Nope. I can't answer the question because it's non-answerable. If you believe that nobody has ever fallen for phishing, Nigerian-prince, etc. etc. scams, well, I don't know what colour the sky is on your world, but it's not the same as on mine...

If you further believe that allowing everyone root access to devices that are also linked directly to their bank accounts, social security numbers, driving licenses, etc. etc. Then again, sky colour becomes an issue.

You seem technically savvy. I do not believe you are typical of the average phone user. I think the restrictions in place are a necessary tragedy of the commons, to prevent the destruction of trust in the system as a whole.

As I said, YMMV, and I'm not saying I particularly like the situation, just that I think it's necessary, and opening up everything to everyone is a foolish, idealistic, and hopelessly naive idea.



> You asked for (quoting) "Exactly how many people have fallen for the scam, out of all computer users". Not every crime is reported, duh.

Not every crime is reported, but it's indisputable that a lot of crimes are reported. So give me a statistic, any reported statistic.

> If you believe that nobody has ever fallen for phishing, Nigerian-prince, etc. etc. scams, well, I don't know what colour the sky is on your world, but it's not the same as on mine...

How do you know this, except from reports by victims?
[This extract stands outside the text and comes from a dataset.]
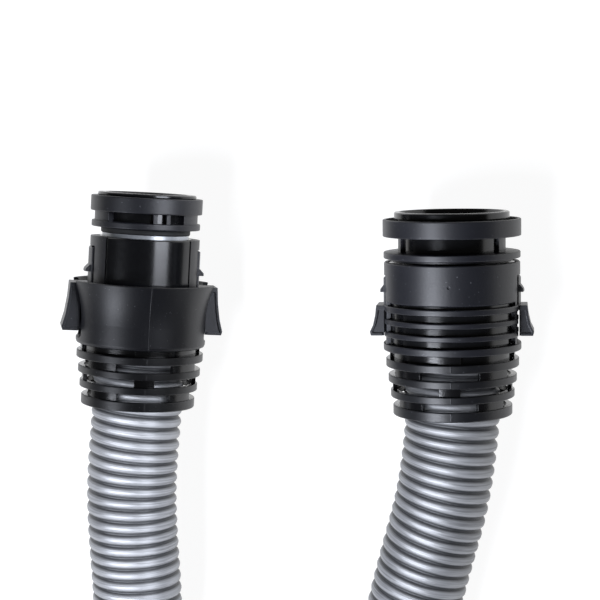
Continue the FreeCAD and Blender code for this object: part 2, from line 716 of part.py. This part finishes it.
def ribbed_hose(curve, start, end, ribs):
    """One stretch of hose: ribs of four circles each outside, a plain bore inside."""
    pitch = (end - start) / ribs
    root_r = hose_r - rib_depth
    outside = []
    inside = []
    for number in range(ribs):
        at = start + pitch * number
        outside.append(circle_at(curve, at, root_r))
        outside.append(circle_at(curve, at + pitch * groove_share, root_r))
        outside.append(circle_at(curve, at + pitch * (groove_share + flank_share), hose_r))
        outside.append(circle_at(curve, at + pitch * (1 - flank_share), hose_r))
        inside.append(circle_at(curve, at, hose_bore_r))
    outside.append(circle_at(curve, end, root_r))
    inside.append(circle_at(curve, end, hose_bore_r))
    outer = Part.makeLoft(outside, False, True)
    inner = Part.makeLoft(inside, False, True)
    caps = [Part.makeFace([outside[i], inside[i]], "Part::FaceMakerBullseye") for i in (0, -1)]
    shell = Part.makeShell(outer.Faces + inner.Faces + caps)
    shell.sewShape()
    solid = Part.makeSolid(shell)
    if solid.Volume < 0:
        solid.reverse()
    return solid


def bend_report(curve):
    """Prints the route's length, its tightest bend and its height range."""
    total = curve.length()
    tightest = 1e9
    heights = []
    for number in range(1, 400):
        parameter = curve.parameterAtDistance(total * number / 400, curve.FirstParameter)
        bend = curve.curvature(parameter)
        heights.append(curve.value(parameter).z)
        if bend > 1e-9:
            tightest = min(tightest, 1 / bend)
    print("hose centre line %.1f mm, tightest radius %.1f mm, centre height %.2f to %.2f mm"
          % (total, tightest, min(heights), max(heights)))


def steering_report(points):
    print("route points:")
    for p in points:
        print("    (%.1f, %.1f, %.1f)," % (p.x, p.y, p.z))


def make_parts():
    parts = {}
    cage_corners = [(radius, z) for z0, z1, radius in cage_levels() for z in (z0, z1)]

    handle_seal_bottom = handle_barrel_top + handle_band_gap
    handle_ring_bottom = handle_seal_bottom + handle_seal_height
    handle_lip_bottom = handle_ring_bottom + handle_low_flange + handle_window + handle_flange
    handle_corners = cage_corners + [
        (handle_collar_rim_r, handle_collar_top - 0.4),
        (handle_flange_r, handle_lip_bottom - band_edge),
    ]
    lift = resting_height(handle_corners, handle_pitch_deg)
    handle_cuff = cuff_frame(handle_at, handle_lean_deg, handle_pitch_deg, handle_roll_deg, lift)
    handle_nose = cuff_frame(handle_at, handle_lean_deg, handle_pitch_deg, handle_nose_roll_deg, lift)

    machine_sleeve_top = machine_barrel_top + machine_band_clear - machine_seal_height / 2
    machine_ring_bottom = machine_barrel_top + machine_band_clear
    machine_lip_bottom = (machine_ring_bottom + machine_low_flange + machine_window
                          + machine_flange)
    machine_corners = cage_corners + [
        (machine_band_r, machine_collar_bottom + band_edge),
        (machine_flange_r, machine_lip_bottom - band_edge),
    ]
    lift = resting_height(machine_corners, machine_pitch_deg)
    machine_cuff = cuff_frame(machine_at, machine_lean_deg, machine_pitch_deg, machine_roll_deg, lift)
    machine_nose = cuff_frame(machine_at, machine_lean_deg, machine_pitch_deg, machine_nose_roll_deg, lift)

    def put(name, shape, placement):
        placed = shape.copy()
        placed.transformShape(placement.toMatrix())
        parts[name] = placed

    put("handle_sleeve", make_sleeve(handle_seal_bottom), handle_nose)
    put("handle_o_ring", make_o_ring(handle_seal_bottom), handle_nose)
    put("handle_seal_ring", rounded_band(spigot_r + seat_gap, handle_seal_r, handle_seal_bottom,
                                         handle_ring_bottom, 0.8), handle_nose)
    handle_posts = [(0, 88), (180, 88), (100, 4.6), (115, 4.6), (280, 4.6), (295, 4.6)]
    put("handle_mouth_ring",
        make_mouth_ring(handle_ring_bottom, handle_low_flange, handle_low_flange_r, handle_window,
                        (handle_nose_r + seat_gap, handle_window_r), handle_flange,
                        handle_flange_r, handle_flange_wall, 0.0,
                        handle_nose_r, handle_posts), handle_nose)
    put("handle_nose_tube",
        make_nose(handle_ring_bottom, handle_lip_bottom, handle_lip, handle_lip_r, handle_nose_r,
                  handle_mouth_r, handle_mouth_r + handle_mouth_chamfer, handle_mouth_chamfer,
                  handle_seal_bottom + spigot_length + seat_gap), handle_nose)
    put("handle_barrel", make_handle_barrel(), handle_cuff)
    put("handle_collar", make_handle_collar(), handle_cuff)
    put("handle_cage", make_cage(handle_collar_bottom), handle_cuff)
    latch = make_handle_latch()
    put("handle_latch_a", latch, handle_cuff)
    put("handle_latch_b", turned_round(latch), handle_cuff)
    put("handle_slip_ring", make_slip_ring(), handle_cuff)
    put("handle_snap_ring", make_snap_ring(), handle_cuff)

    put("machine_sleeve", make_sleeve(machine_sleeve_top), machine_nose)
    put("machine_o_ring", make_o_ring(machine_sleeve_top), machine_nose)
    put("machine_seal_ring", rounded_band(spigot_r + seat_gap, machine_seal_r, machine_sleeve_top,
                                          machine_sleeve_top + machine_seal_height, 0.8), machine_nose)
    machine_walls = [(0, 50), (180, 50)]
    mouth_ring = make_mouth_ring(machine_ring_bottom, machine_low_flange, machine_low_flange_r,
                                 machine_window, (machine_window_r - machine_post_wall, machine_window_r),
                                 machine_flange, machine_flange_r, machine_flange_wall, machine_trough,
                                 machine_nose_r, machine_walls)
    skirt_r = machine_low_flange_r - machine_skirt_inset
    skirt = ring(skirt_r - machine_skirt_wall, skirt_r, machine_ring_bottom - machine_skirt,
                 machine_ring_bottom + 0.5)
    put("machine_mouth_ring", join([mouth_ring, skirt]), machine_nose)
    put("machine_nose_tube",
        make_nose(machine_sleeve_top + machine_seal_height, machine_lip_bottom, machine_lip,
                  machine_lip_r, machine_nose_r, machine_nose_bore_r, machine_mouth_r,
                  machine_mouth_depth, machine_sleeve_top + spigot_length + seat_gap), machine_nose)
    put("machine_barrel", make_machine_barrel(), machine_cuff)
    put("machine_collar", make_machine_collar(), machine_cuff)
    put("machine_cage", make_cage(machine_collar_bottom), machine_cuff)
    latch = make_machine_latch()
    put("machine_latch_a", latch, machine_cuff)
    put("machine_latch_b", turned_round(latch), machine_cuff)
    put("machine_slip_ring", make_slip_ring(), machine_cuff)
    put("machine_snap_ring", make_snap_ring(), machine_cuff)

    points = route_points(handle_cuff, machine_cuff)
    steering_report(points)
    curve = route_curve(points)
    bend_report(curve)
    total = curve.length()
    stretches = [("hose_handle_run", 0.0, handle_run_length),
                 ("hose_loop", handle_run_length, total - machine_run_length),
                 ("hose_machine_run", total - machine_run_length, total)]
    for name, start, end in stretches:
        ribs = int(rib_count * (end - start) / total)
        parts[name] = ribbed_hose(curve, start, end, ribs)
        print(name, "ribs", ribs)
    return parts


os.makedirs("parts", exist_ok=True)
for node, shape in make_parts().items():
    box = shape.BoundBox
    print("%-20s valid %s solids %d volume %.0f  x %.1f..%.1f y %.1f..%.1f z %.2f..%.2f"
          % (node, shape.isValid(), len(shape.Solids), shape.Volume, box.XMin, box.XMax,
             box.YMin, box.YMax, box.ZMin, box.ZMax))
    shape.exportStep("parts/%s.step" % node)
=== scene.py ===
import bisect
import json
import math

import bmesh
import bpy
from mathutils import Matrix, Vector

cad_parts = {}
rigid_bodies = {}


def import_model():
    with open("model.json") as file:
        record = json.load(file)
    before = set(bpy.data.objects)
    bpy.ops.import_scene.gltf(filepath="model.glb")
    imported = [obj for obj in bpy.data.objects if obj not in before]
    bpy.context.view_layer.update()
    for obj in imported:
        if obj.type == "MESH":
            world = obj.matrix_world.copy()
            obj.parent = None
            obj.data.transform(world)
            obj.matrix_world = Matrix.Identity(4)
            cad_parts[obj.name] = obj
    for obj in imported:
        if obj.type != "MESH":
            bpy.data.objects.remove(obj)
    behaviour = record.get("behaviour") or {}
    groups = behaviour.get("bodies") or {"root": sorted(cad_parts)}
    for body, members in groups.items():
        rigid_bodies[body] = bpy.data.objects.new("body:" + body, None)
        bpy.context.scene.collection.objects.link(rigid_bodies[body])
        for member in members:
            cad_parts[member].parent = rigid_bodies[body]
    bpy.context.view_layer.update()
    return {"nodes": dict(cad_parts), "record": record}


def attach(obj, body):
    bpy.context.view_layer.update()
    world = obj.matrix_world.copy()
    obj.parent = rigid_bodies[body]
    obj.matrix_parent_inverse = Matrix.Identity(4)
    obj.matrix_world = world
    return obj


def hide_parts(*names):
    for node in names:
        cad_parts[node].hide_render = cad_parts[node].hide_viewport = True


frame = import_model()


def hexColour(text):
    # sRGB hex to the linear colour that a shader socket takes
    channels = [int(text[i:i + 2], 16) / 255 for i in (1, 3, 5)]
    return [c / 12.92 if c <= 0.04045 else ((c + 0.055) / 1.055) ** 2.4 for c in channels] + [1.0]


def addNode(material, kind, inputs=None, **settings):
    # one shader node with its settings, and each input set or linked
    node = material.node_tree.nodes.new("ShaderNode" + kind)
    for name, value in settings.items():
        setattr(node, name, value)
    for name, value in (inputs or {}).items():
        if isinstance(value, bpy.types.NodeSocket):
            material.node_tree.links.new(value, node.inputs[name])
        else:
            node.inputs[name].default_value = value
    return node


def newMaterial(name):
    material = bpy.data.materials.new(name)
    material.use_nodes = True
    material.node_tree.nodes.clear()
    return material


def finishMaterial(material, inputs):
    # the shader itself and the output, with the constant values on its own sockets
    shader = addNode(material, "BsdfPrincipled", inputs)
    addNode(material, "OutputMaterial", {"Surface": shader.outputs[0]})
    return material


def addNoise(m, vector, scale, detail, extra=None, **settings):
    # fractal noise with so many waves to the metre
    inputs = {"Vector": vector, "Scale": scale, "Detail": detail, **(extra or {})}
    return addNode(m, "TexNoise", inputs, **settings).outputs["Fac"]


def mixColours(m, share, first, second):
    # first where share is 0, second where it is 1; each a socket or a hex colour
    ends = [hexColour(end) if isinstance(end, str) else end for end in (first, second)]
    return addNode(m, "Mix", {0: share, 6: ends[0], 7: ends[1]}, data_type="RGBA").outputs[2]


def remap(m, value, low, high, start=0.0, end=1.0):
    # low to high becomes start to end, held at both ends
    return addNode(m, "MapRange", {"Value": value, "From Min": low, "From Max": high,
                                   "To Min": start, "To Max": end}).outputs[0]


def bumped(m, height, strength, distance, normal=None):
    # the normal bent by a relief, on top of another normal if one is given
    inputs = {"Height": height, "Strength": strength, "Distance": distance}
    if normal is not None:
        inputs["Normal"] = normal
    return addNode(m, "Bump", inputs).outputs[0]


def calculate(m, operation, *values):
    return addNode(m, "Math", dict(enumerate(values)), operation=operation).outputs[0]


def vectorMath(m, operation, *values, output="Vector", **named):
    inputs = {**dict(enumerate(values)), **named}
    return addNode(m, "VectorMath", inputs, operation=operation).outputs[output]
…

That's what I'm asking for.

And once again, you haven't explained the mechanism by which vendor lockdown prevents this scam. However many or few victims there are of the scam, precisely zero of them are helped by vendor lockdown. I'm not going to stop asking how to explain how vendor lockdown is event relevant here.

> If you further believe that allowing everyone root access to devices that are also linked directly to their bank accounts, social security numbers, driving licenses, etc. etc.

This is hand waving, and it's not clear how root access by the owner of the device somehow exposes userland data to criminals. Moreover, all of this data is on desktop computers, and it's mostly fine.


[sigh] fine. You believe whatever you want.

As I said, I don't care about the current OS situation, I think it's actually pretty well reasoned out. I'm not spending my time tracking down statistics for you to "prove" some point to some other person on the internet.

I don't care enough to argue. Have a nice life.


> I'm not spending my time tracking down statistics for you to "prove" some point to some other person on the internet.

A simple Google search would do: "Nigerian prince’ email scams still rake in over $700,000 a year" https://www.cnbc.com/2019/04/18/nigerian-prince-scams-still-...

$700k a year as an excuse to lock down over a billion smartphones? Not to mention that once again, this is an email scam, and thus vendor lockdown is irrelevant and doesn't prevent it.

It appears that you're the one believing whatever you want to believe, despite the empirical facts. The problem is that proponents of vendor lockdown always make gross exaggerations to defend it, pure fearmongering.